── Given information

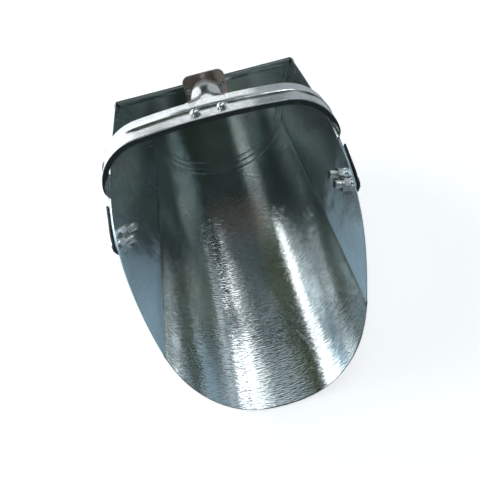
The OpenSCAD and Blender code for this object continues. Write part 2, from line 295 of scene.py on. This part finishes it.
def metal(name, light, dark, rough=(0.09, 0.16), marks=1.0, waves=1.0, fold=None, painted_reflection_colour=None):
    """Zinc-coated sheet, in sheet coordinates: X runs round or along the piece, Y across it.

    Faint spangle, stains, short rubbed strokes along X, a few long scratches and a softly uneven
    surface. Beyond a fold, given as its X in metres, the sheet is a wall: duller, with a painted
    reflection: painted darker towards the back and a pale blue, less metallic colour towards the lip.
    """
    material, m, bsdf = shader(name, Metallic=1.0)
    shadow = tuple(0.45 * part for part in dark)
    co = m.node("ShaderNodeTexCoord").outputs["UV"]
    crystals = m.node("ShaderNodeTexVoronoi", {"Vector": m.stretch(co, (1.0, 0.7, 1.0)), "Scale": 260.0})
    tone = m.node("ShaderNodeSeparateColor", {0: crystals.outputs["Color"]}).outputs[0]
    stain = m.noise(co, 16.0, 4.0, 0.6)
    strokes = m.noise(m.stretch(co, (170.0, 1000.0, 1.0)), 1.0, 1.5, 0.5)
    grain = m.noise(m.stretch(co, (700.0, 2600.0, 1.0)), 1.0, 2.0, 0.6)
    scratches = m.times(scratched(m, co), marks)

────

■ To be done: Verbatim output is expected for the lines from the start of the data to the line in which "Y across it." appears, both included.

■ Reply:
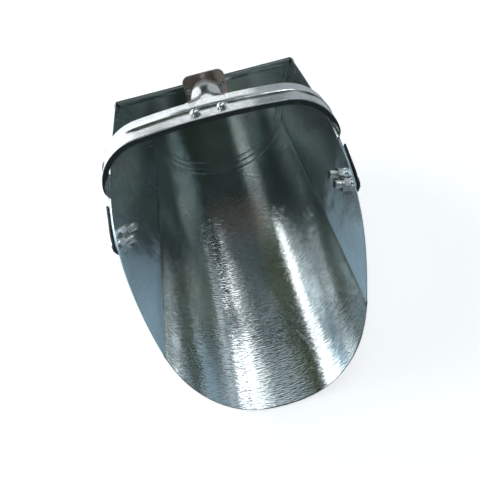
The OpenSCAD and Blender code for this object continues. Write part 2, from line 295 of scene.py on. This part finishes it.
def metal(name, light, dark, rough=(0.09, 0.16), marks=1.0, waves=1.0, fold=None, painted_reflection_colour=None):
    """Zinc-coated sheet, in sheet coordinates: X runs round or along the piece, Y across it.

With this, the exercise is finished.